[Collected data entries]
----

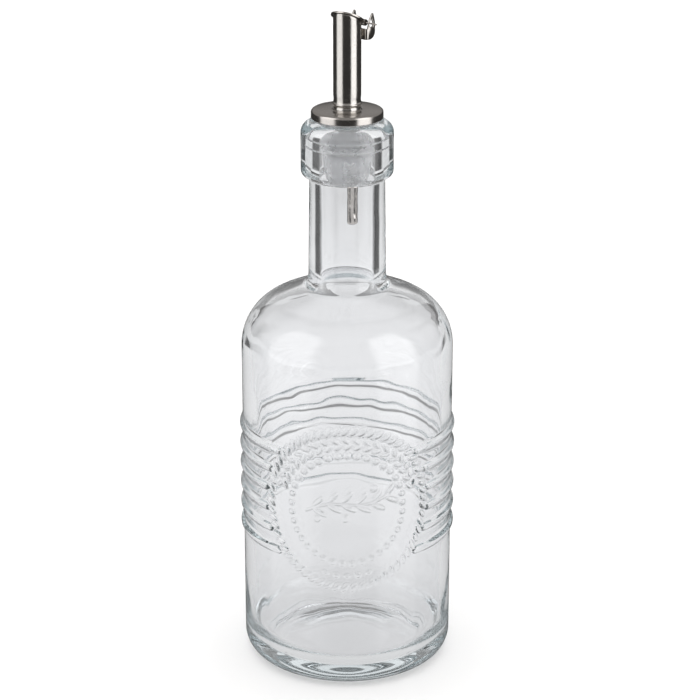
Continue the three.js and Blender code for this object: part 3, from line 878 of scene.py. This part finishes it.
def make_flap():
    outward, pin_axis = hinge_directions()
    upward = Vector((0, 0, 1))
    normal = mouth_normal()
    # round lid with a pressed rim on top and a shallow seat underneath
    clear_selection()
    bpy.ops.mesh.primitive_cylinder_add(vertices=96, radius=FLAP_R * MM, depth=SHEET * MM)
    piece = new_piece("flap_steel")
    for face_up, inset, push in ((True, 1.0, -0.14), (False, 1.75, -0.2)):
        bpy.ops.object.mode_set(mode='EDIT')
        bpy.ops.mesh.select_all(action='DESELECT')
        bpy.ops.object.mode_set(mode='OBJECT')
        for face in piece.data.polygons:
            face.select = face.normal.z > 0.9 if face_up else face.normal.z < -0.9
        bpy.ops.object.mode_set(mode='EDIT')
        bpy.ops.mesh.inset(thickness=inset * MM)
        bpy.ops.mesh.inset(thickness=0.35 * MM)
        bpy.ops.transform.translate(value=(0, 0, push * MM))
        bpy.ops.object.mode_set(mode='OBJECT')
    turn = Vector((0, 0, 1)).rotation_difference(normal).to_matrix().to_4x4()
    seat = Vector((0, 0, TUBE_TOP)) + normal * (GAP + SHEET / 2)
    piece.data.transform(Matrix.Translation(seat * MM) @ turn)
    # strip that runs from the lid to the pin and curls round it
    fall = normal.dot(outward) / normal.z
    start = TUBE_R + 0.12
    lid_z = TUBE_TOP + GAP / normal.z - fall * start
    strip = [(start - 1.2, lid_z + 1.2 * fall + 0.1), (start, lid_z)]
    strip += arc(HINGE_OUT, HINGE_Z, CURL_R, 228.6, 522, 30)
    strip += [(start, lid_z + SHEET), (start - 1.2, lid_z + 1.2 * fall + SHEET - 0.1)]
    origin = Vector((0, 0, 0))
    tail = cut_plate("flap_strip", strip, outward, upward, origin, 2 * TAIL_HALF)
    cut_with(piece, tail, 'UNION')
    clear_selection()
    bpy.ops.mesh.primitive_cylinder_add(vertices=32, radius=CURL_BORE_R * MM, depth=3 * TAIL_HALF * MM)
    bore = new_piece("curl_bore")
    turn = Vector((0, 0, 1)).rotation_difference(pin_axis).to_matrix().to_4x4()
    seat = outward * HINGE_OUT + upward * HINGE_Z
    bore.data.transform(Matrix.Translation(seat * MM) @ turn)
    cut_with(piece, bore, 'DIFFERENCE')
    return soften_sheet(piece, 0.08)


# ---- shader nodes
def fill_inputs(tree, node, inputs):
    """An input given another node's output is joined to it; any other is set to the value."""
    for key, value in inputs.items():
        if isinstance(value, bpy.types.NodeSocket):
            tree.links.new(value, node.inputs[key])
        else:
            node.inputs[key].default_value = value


def add_node(tree, kind, inputs=None, **settings):
    node = tree.nodes.new("ShaderNode" + kind)
    for key, value in settings.items():
        setattr(node, key, value)
    fill_inputs(tree, node, inputs or {})
    return node


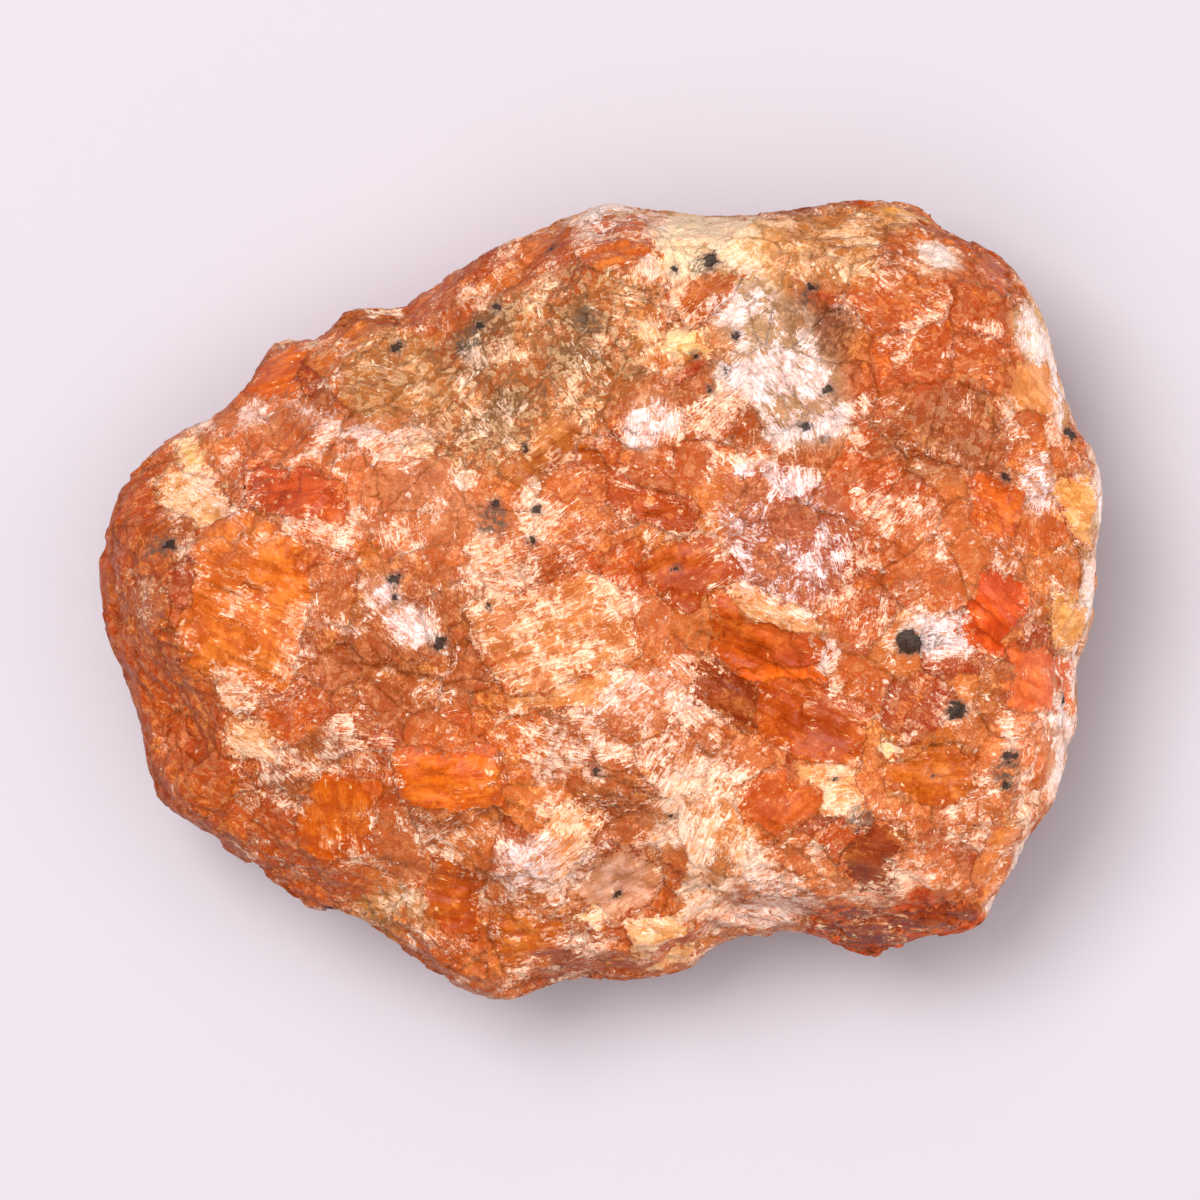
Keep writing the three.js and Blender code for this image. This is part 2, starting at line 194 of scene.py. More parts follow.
# %% The windows and where they lie
WINDOWS = [
    ("boss_window", (-24.4, -0.1), (4.2, 5.5), -22, "orange", 0.42),
    ("boss_red", (-21.1, 7.4), (3.1, 1.6), -6, "deep_red", 0.3),
    ("boss_cream_steps", (-27.6, 6.6), (2.9, 1.6), -38, "cream", 0.75),
    # This row paints a highlight: a small pale yellow glint of light on the flakes, drawn into the colour.
    ("boss_glint", (-28.1, 9.7), (0.9, 1.1), 10, "yellow", 0.8),
    ("left_window", (-31.6, 0.0), (1.4, 1.7), 0, "amber", 0.4),
    ("back_left_window", (-22.6, 16.2), (2.1, 2.0), -12, "bright_orange", 0.1),
    ("back_red", (1.3, 24.8), (2.2, 1.7), 20, "orange_red", 0.3),
    ("back_right_yellow", (21.8, 26.9), (1.7, 0.8), -4, "pale_amber", 0.3),
    ("red_window", (27.4, 23.1), (1.4, 1.2), -40, "red_orange", 0.2),
    ("right_orange", (30.0, 14.7), (2.2, 1.5), -10, "cream_orange", 0.2),
    ("rim_window", (33.5, 6.2), (1.2, 2.2), 8, "pale_amber", 0.2),
    ("rim_red", (27.3, 6.4), (1.7, 2.0), -20, "red_orange", 0.3),
    ("vivid_window", (27.2, -0.8), (1.8, 2.5), -34, "vivid", 0.15),
    ("rim_pale", (32.3, -1.5), (1.3, 1.7), -20, "pale_amber", 0.4),
    ("salmon_window", (30.8, -5.7), (2.8, 1.9), -8, "vivid_salmon", 0.2),
    ("amber_dot", (-0.7, 10.2), (0.9, 1.2), 0, "amber", 0.1),
    ("centre_red", (3.5, 6.7), (3.1, 1.3), -16, "deep_orange", 0.3),
    ("centre_orange", (6.2, 2.0), (2.8, 2.4), 30, "deep_orange", 0.15),
    ("stepped_block", (-2.9, -2.4), (5.0, 3.6), 18, "step_orange", 0.65),
    ("stepped_block_low", (-2.4, -6.6), (4.2, 0.7), 18, "cream_orange", 0.5),
    ("peach_band", (12.0, -0.6), (2.8, 0.9), -27, "peach", 0.6),
    ("bright_window", (11.5, -3.1), (4.0, 2.0), -28, "deep_amber", 0.0),
    ("glowing_band", (12.5, -4.9), (3.5, 1.2), -29, "glowing_orange", 0.0),
    ("dark_window", (8.7, -6.5), (2.4, 1.8), -27, "dark_red", 0.1),
    ("mottled_window", (14.4, -8.3), (3.8, 2.5), -24, "deep_orange", 0.25),
    ("triangle_window", (12.3, -13.8), (2.0, 2.2), 45, "red_orange", 0.25),
    ("amber_window", (22.8, -12.3), (2.8, 1.6), 4, "amber", 0.0),
    ("line_window", (16.0, -13.0), (1.7, 1.8), 10, "cream_orange", 0.7),
    ("front_window", (-10.2, -12.2), (3.3, 2.1), 4, "bright_orange", 0.1),
    ("front_left_window", (-18.0, -14.8), (2.6, 2.6), 80, "front_amber", 0.3),
    ("cream_point", (-24.3, -9.9), (1.8, 1.3), -20, "cream_orange", 0.8),
    ("white_point", (-2.7, -16.7), (2.8, 1.7), 48, "pale_orange", 0.85),
    ("smoky_window", (1.4, -20.0), (2.8, 2.0), 40, "smoky", 0.25),
    ("low_window", (-9.8, -20.7), (2.0, 2.0), -14, "brown_orange", 0.05),
    ("low_brown", (-4.6, -24.2), (2.4, 2.2), -10, "amber", 0.4),
    ("banded_window", (4.4, -23.8), (2.0, 1.8), 8, "band_cream", 0.72),
    ("rim_orange", (27.7, -18.3), (1.2, 2.4), -28, "pale_orange", 0.35),
    ("deep_red_corner", (19.0, -17.5), (1.7, 2.0), -20, "dark_red", 0.3),
    # This row is partly the stone's own dark red and partly painted shade on the face that turns down at the
    # front right.
    ("under_red", (21.4, -23.1), (5.6, 1.7), 4, "dark_red", 0.35),
    # The next three rows paint highlights: small pale yellow glints of light on the flakes, drawn into the
    # colour.
    ("gold_glint", (6.2, 17.7), (1.4, 0.8), 10, "yellow", 0.8),
    ("amber_glint", (20.4, -10.0), (0.8, 0.6), 0, "yellow", 0.8),
    ("front_glint", (-0.6, -22.2), (0.8, 0.7), 30, "yellow", 0.8),
    ("back_orange", (7.0, 21.0), (2.1, 1.4), 40, "amber", 0.5),
    ("slope_orange", (-3.9, 10.5), (2.8, 1.4), 40, "amber_brown", 0.4),
]
CLEAVAGE_SLANT = math.tan(math.radians(12))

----

Copy the material above back out, exactly as written.

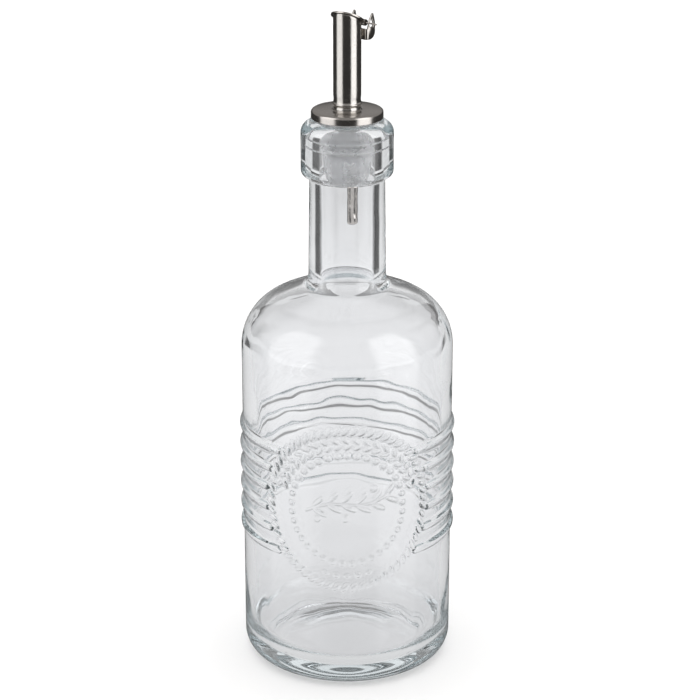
Continue the three.js and Blender code for this object: part 3, from line 878 of scene.py. This part finishes it.
def make_flap():
    outward, pin_axis = hinge_directions()
    upward = Vector((0, 0, 1))
    normal = mouth_normal()
    # round lid with a pressed rim on top and a shallow seat underneath
    clear_selection()
    bpy.ops.mesh.primitive_cylinder_add(vertices=96, radius=FLAP_R * MM, depth=SHEET * MM)
    piece = new_piece("flap_steel")
    for face_up, inset, push in ((True, 1.0, -0.14), (False, 1.75, -0.2)):
        bpy.ops.object.mode_set(mode='EDIT')
        bpy.ops.mesh.select_all(action='DESELECT')
        bpy.ops.object.mode_set(mode='OBJECT')
        for face in piece.data.polygons:
            face.select = face.normal.z > 0.9 if face_up else face.normal.z < -0.9
        bpy.ops.object.mode_set(mode='EDIT')
        bpy.ops.mesh.inset(thickness=inset * MM)
        bpy.ops.mesh.inset(thickness=0.35 * MM)
        bpy.ops.transform.translate(value=(0, 0, push * MM))
        bpy.ops.object.mode_set(mode='OBJECT')
    turn = Vector((0, 0, 1)).rotation_difference(normal).to_matrix().to_4x4()
    seat = Vector((0, 0, TUBE_TOP)) + normal * (GAP + SHEET / 2)
    piece.data.transform(Matrix.Translation(seat * MM) @ turn)
    # strip that runs from the lid to the pin and curls round it
    fall = normal.dot(outward) / normal.z
    start = TUBE_R + 0.12
    lid_z = TUBE_TOP + GAP / normal.z - fall * start
    strip = [(start - 1.2, lid_z + 1.2 * fall + 0.1), (start, lid_z)]
    strip += arc(HINGE_OUT, HINGE_Z, CURL_R, 228.6, 522, 30)
    strip += [(start, lid_z + SHEET), (start - 1.2, lid_z + 1.2 * fall + SHEET - 0.1)]
    origin = Vector((0, 0, 0))
    tail = cut_plate("flap_strip", strip, outward, upward, origin, 2 * TAIL_HALF)
    cut_with(piece, tail, 'UNION')
    clear_selection()
    bpy.ops.mesh.primitive_cylinder_add(vertices=32, radius=CURL_BORE_R * MM, depth=3 * TAIL_HALF * MM)
    bore = new_piece("curl_bore")
    turn = Vector((0, 0, 1)).rotation_difference(pin_axis).to_matrix().to_4x4()
    seat = outward * HINGE_OUT + upward * HINGE_Z
    bore.data.transform(Matrix.Translation(seat * MM) @ turn)
    cut_with(piece, bore, 'DIFFERENCE')
    return soften_sheet(piece, 0.08)


# ---- shader nodes
def fill_inputs(tree, node, inputs):
    """An input given another node's output is joined to it; any other is set to the value."""
    for key, value in inputs.items():
        if isinstance(value, bpy.types.NodeSocket):
            tree.links.new(value, node.inputs[key])
        else:
            node.inputs[key].default_value = value


def add_node(tree, kind, inputs=None, **settings):
    node = tree.nodes.new("ShaderNode" + kind)
    for key, value in settings.items():
        setattr(node, key, value)
    fill_inputs(tree, node, inputs or {})
    return node


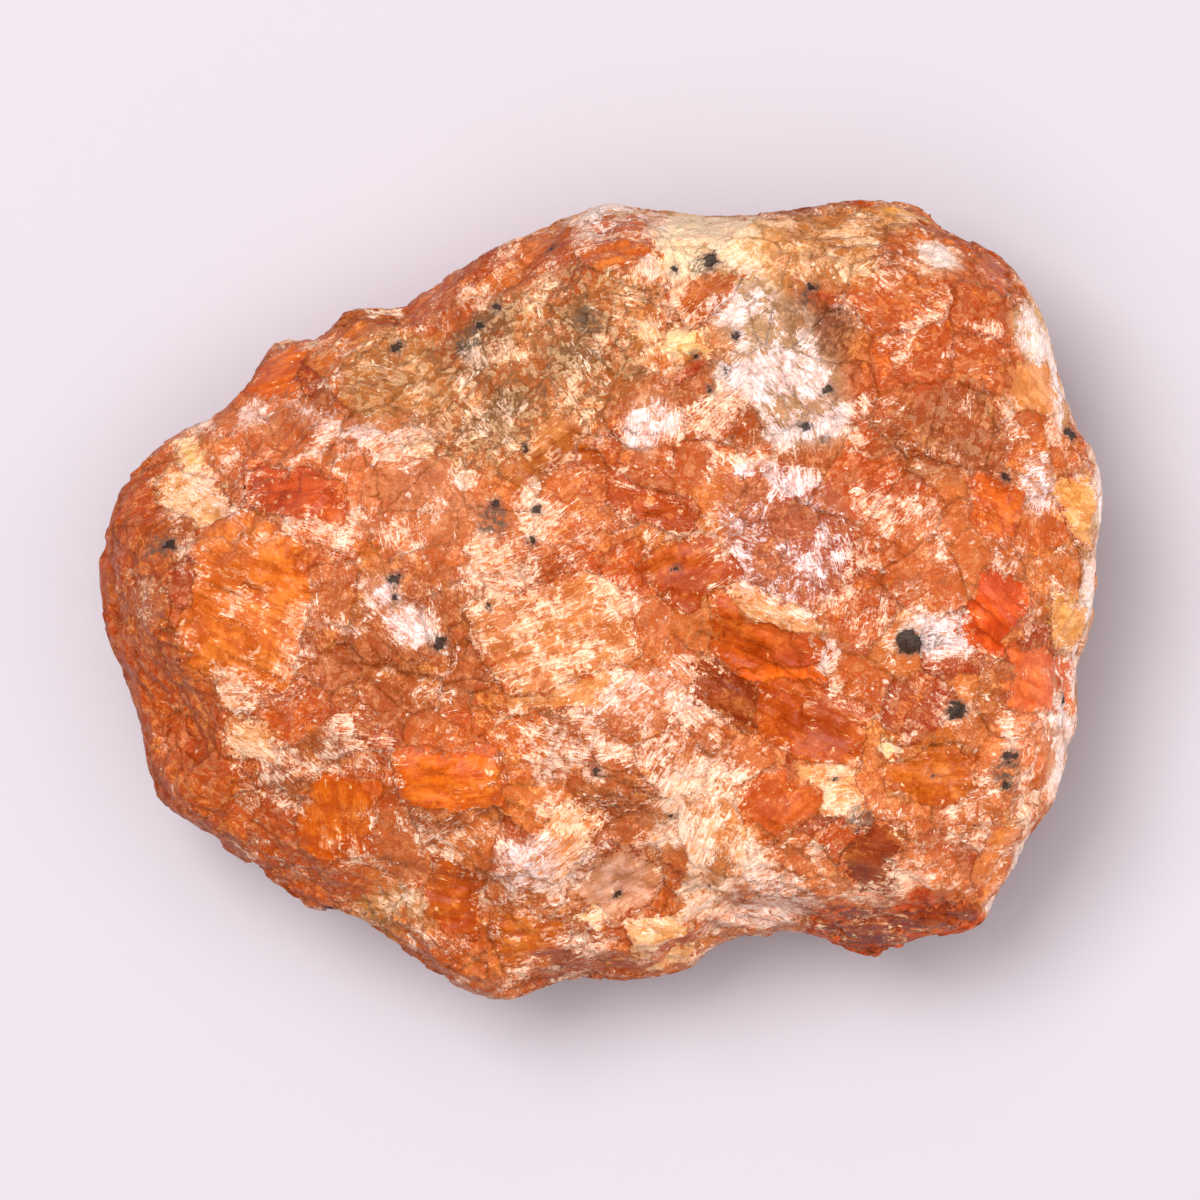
Keep writing the three.js and Blender code for this image. This is part 2, starting at line 194 of scene.py. More parts follow.
# %% The windows and where they lie
WINDOWS = [
    ("boss_window", (-24.4, -0.1), (4.2, 5.5), -22, "orange", 0.42),
    ("boss_red", (-21.1, 7.4), (3.1, 1.6), -6, "deep_red", 0.3),
    ("boss_cream_steps", (-27.6, 6.6), (2.9, 1.6), -38, "cream", 0.75),
    # This row paints a highlight: a small pale yellow glint of light on the flakes, drawn into the colour.
    ("boss_glint", (-28.1, 9.7), (0.9, 1.1), 10, "yellow", 0.8),
    ("left_window", (-31.6, 0.0), (1.4, 1.7), 0, "amber", 0.4),
    ("back_left_window", (-22.6, 16.2), (2.1, 2.0), -12, "bright_orange", 0.1),
    ("back_red", (1.3, 24.8), (2.2, 1.7), 20, "orange_red", 0.3),
    ("back_right_yellow", (21.8, 26.9), (1.7, 0.8), -4, "pale_amber", 0.3),
    ("red_window", (27.4, 23.1), (1.4, 1.2), -40, "red_orange", 0.2),
    ("right_orange", (30.0, 14.7), (2.2, 1.5), -10, "cream_orange", 0.2),
    ("rim_window", (33.5, 6.2), (1.2, 2.2), 8, "pale_amber", 0.2),
    ("rim_red", (27.3, 6.4), (1.7, 2.0), -20, "red_orange", 0.3),
    ("vivid_window", (27.2, -0.8), (1.8, 2.5), -34, "vivid", 0.15),
    ("rim_pale", (32.3, -1.5), (1.3, 1.7), -20, "pale_amber", 0.4),
    ("salmon_window", (30.8, -5.7), (2.8, 1.9), -8, "vivid_salmon", 0.2),
    ("amber_dot", (-0.7, 10.2), (0.9, 1.2), 0, "amber", 0.1),
    ("centre_red", (3.5, 6.7), (3.1, 1.3), -16, "deep_orange", 0.3),
    ("centre_orange", (6.2, 2.0), (2.8, 2.4), 30, "deep_orange", 0.15),
    ("stepped_block", (-2.9, -2.4), (5.0, 3.6), 18, "step_orange", 0.65),
    ("stepped_block_low", (-2.4, -6.6), (4.2, 0.7), 18, "cream_orange", 0.5),
    ("peach_band", (12.0, -0.6), (2.8, 0.9), -27, "peach", 0.6),
    ("bright_window", (11.5, -3.1), (4.0, 2.0), -28, "deep_amber", 0.0),
    ("glowing_band", (12.5, -4.9), (3.5, 1.2), -29, "glowing_orange", 0.0),
    ("dark_window", (8.7, -6.5), (2.4, 1.8), -27, "dark_red", 0.1),
    ("mottled_window", (14.4, -8.3), (3.8, 2.5), -24, "deep_orange", 0.25),
    ("triangle_window", (12.3, -13.8), (2.0, 2.2), 45, "red_orange", 0.25),
    ("amber_window", (22.8, -12.3), (2.8, 1.6), 4, "amber", 0.0),
    ("line_window", (16.0, -13.0), (1.7, 1.8), 10, "cream_orange", 0.7),
    ("front_window", (-10.2, -12.2), (3.3, 2.1), 4, "bright_orange", 0.1),
    ("front_left_window", (-18.0, -14.8), (2.6, 2.6), 80, "front_amber", 0.3),
    ("cream_point", (-24.3, -9.9), (1.8, 1.3), -20, "cream_orange", 0.8),
    ("white_point", (-2.7, -16.7), (2.8, 1.7), 48, "pale_orange", 0.85),
    ("smoky_window", (1.4, -20.0), (2.8, 2.0), 40, "smoky", 0.25),
    ("low_window", (-9.8, -20.7), (2.0, 2.0), -14, "brown_orange", 0.05),
    ("low_brown", (-4.6, -24.2), (2.4, 2.2), -10, "amber", 0.4),
    ("banded_window", (4.4, -23.8), (2.0, 1.8), 8, "band_cream", 0.72),
    ("rim_orange", (27.7, -18.3), (1.2, 2.4), -28, "pale_orange", 0.35),
    ("deep_red_corner", (19.0, -17.5), (1.7, 2.0), -20, "dark_red", 0.3),
    # This row is partly the stone's own dark red and partly painted shade on the face that turns down at the
    # front right.
    ("under_red", (21.4, -23.1), (5.6, 1.7), 4, "dark_red", 0.35),
    # The next three rows paint highlights: small pale yellow glints of light on the flakes, drawn into the
    # colour.
    ("gold_glint", (6.2, 17.7), (1.4, 0.8), 10, "yellow", 0.8),
    ("amber_glint", (20.4, -10.0), (0.8, 0.6), 0, "yellow", 0.8),
    ("front_glint", (-0.6, -22.2), (0.8, 0.7), 30, "yellow", 0.8),
    ("back_orange", (7.0, 21.0), (2.1, 1.4), 40, "amber", 0.5),
    ("slope_orange", (-3.9, 10.5), (2.8, 1.4), 40, "amber_brown", 0.4),
]
CLEAVAGE_SLANT = math.tan(math.radians(12))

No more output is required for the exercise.